-- begin INPUT RECORDS --
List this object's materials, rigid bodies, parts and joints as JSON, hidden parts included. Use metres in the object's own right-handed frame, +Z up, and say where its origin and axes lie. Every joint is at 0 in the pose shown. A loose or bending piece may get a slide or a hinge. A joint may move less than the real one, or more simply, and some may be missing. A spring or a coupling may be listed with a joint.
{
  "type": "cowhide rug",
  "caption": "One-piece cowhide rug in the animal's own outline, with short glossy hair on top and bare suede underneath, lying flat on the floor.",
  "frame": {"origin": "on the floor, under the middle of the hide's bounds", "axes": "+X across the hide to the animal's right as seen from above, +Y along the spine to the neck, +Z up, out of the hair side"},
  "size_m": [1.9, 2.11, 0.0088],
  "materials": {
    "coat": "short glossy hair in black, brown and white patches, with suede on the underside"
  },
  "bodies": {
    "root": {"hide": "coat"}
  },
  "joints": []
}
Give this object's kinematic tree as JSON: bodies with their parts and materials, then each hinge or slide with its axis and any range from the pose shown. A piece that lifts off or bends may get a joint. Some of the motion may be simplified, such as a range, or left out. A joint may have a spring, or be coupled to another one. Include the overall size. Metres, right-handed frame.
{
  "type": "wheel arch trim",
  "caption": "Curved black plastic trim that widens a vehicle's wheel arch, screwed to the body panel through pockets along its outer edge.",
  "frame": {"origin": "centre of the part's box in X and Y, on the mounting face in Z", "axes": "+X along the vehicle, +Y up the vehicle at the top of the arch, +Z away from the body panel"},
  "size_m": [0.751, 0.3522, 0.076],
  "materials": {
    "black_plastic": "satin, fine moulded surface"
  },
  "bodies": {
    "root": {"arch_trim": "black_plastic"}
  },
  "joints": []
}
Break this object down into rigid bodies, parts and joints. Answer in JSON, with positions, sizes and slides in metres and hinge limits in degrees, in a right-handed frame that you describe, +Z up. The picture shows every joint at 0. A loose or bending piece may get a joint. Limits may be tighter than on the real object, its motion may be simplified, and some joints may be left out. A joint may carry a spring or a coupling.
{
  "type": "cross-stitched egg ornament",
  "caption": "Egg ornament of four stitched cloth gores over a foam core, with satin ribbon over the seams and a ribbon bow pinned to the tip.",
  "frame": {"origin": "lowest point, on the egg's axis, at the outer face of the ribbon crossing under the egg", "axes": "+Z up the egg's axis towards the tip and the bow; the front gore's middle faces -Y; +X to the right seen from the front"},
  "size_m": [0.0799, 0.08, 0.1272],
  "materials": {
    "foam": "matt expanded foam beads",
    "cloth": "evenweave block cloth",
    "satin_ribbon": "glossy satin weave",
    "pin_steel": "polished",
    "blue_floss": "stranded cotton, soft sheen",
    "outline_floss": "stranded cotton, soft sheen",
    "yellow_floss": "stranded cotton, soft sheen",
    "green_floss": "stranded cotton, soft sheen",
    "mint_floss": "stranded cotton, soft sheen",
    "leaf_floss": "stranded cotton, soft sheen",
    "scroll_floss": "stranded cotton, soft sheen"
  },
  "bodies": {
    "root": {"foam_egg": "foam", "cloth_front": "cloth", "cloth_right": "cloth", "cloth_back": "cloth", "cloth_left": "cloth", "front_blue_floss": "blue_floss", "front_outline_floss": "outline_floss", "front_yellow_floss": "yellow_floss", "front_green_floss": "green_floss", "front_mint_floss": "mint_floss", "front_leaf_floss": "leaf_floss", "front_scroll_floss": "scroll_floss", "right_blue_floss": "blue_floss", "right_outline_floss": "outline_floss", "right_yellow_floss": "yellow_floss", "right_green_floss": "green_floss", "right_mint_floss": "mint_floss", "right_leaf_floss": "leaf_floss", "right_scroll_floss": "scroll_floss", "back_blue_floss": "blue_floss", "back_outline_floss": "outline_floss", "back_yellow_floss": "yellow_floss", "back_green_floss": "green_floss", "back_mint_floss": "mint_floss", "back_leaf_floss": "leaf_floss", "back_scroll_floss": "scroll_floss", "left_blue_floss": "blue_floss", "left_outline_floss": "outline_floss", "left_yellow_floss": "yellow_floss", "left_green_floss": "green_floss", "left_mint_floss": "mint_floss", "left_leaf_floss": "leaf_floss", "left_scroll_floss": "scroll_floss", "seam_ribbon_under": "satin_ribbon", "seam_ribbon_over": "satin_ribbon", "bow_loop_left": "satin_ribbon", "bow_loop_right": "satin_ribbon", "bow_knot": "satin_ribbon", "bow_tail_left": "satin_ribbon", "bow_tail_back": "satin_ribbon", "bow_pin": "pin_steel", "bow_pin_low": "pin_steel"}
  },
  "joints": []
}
-- end INPUT RECORDS --
-- begin INPUT RECORDS --
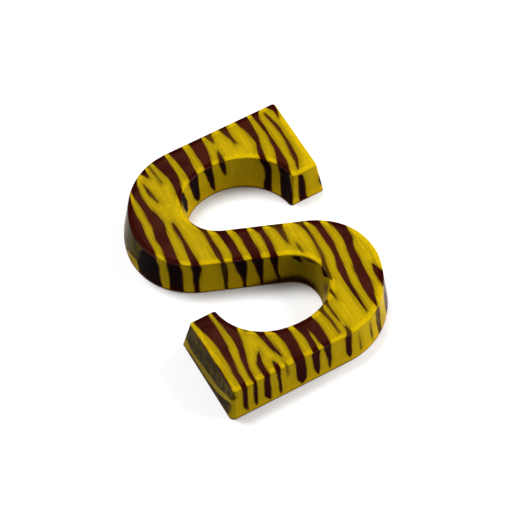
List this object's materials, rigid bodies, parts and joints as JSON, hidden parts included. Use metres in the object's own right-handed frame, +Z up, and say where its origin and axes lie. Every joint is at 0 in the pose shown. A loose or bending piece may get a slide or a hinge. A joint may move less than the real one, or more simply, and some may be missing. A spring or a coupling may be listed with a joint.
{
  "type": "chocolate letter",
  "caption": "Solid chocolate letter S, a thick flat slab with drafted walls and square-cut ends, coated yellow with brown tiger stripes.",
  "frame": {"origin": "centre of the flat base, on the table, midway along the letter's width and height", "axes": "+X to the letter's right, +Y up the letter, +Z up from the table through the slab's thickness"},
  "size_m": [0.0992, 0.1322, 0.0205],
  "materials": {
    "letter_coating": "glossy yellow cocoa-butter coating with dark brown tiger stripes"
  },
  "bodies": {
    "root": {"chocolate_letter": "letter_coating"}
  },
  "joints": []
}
-- end INPUT RECORDS --
* [DIRECTIONS]: Tell how many lines of the records above hold the string "this". Give no other text.

* [EXERCISE ANSWER]: 4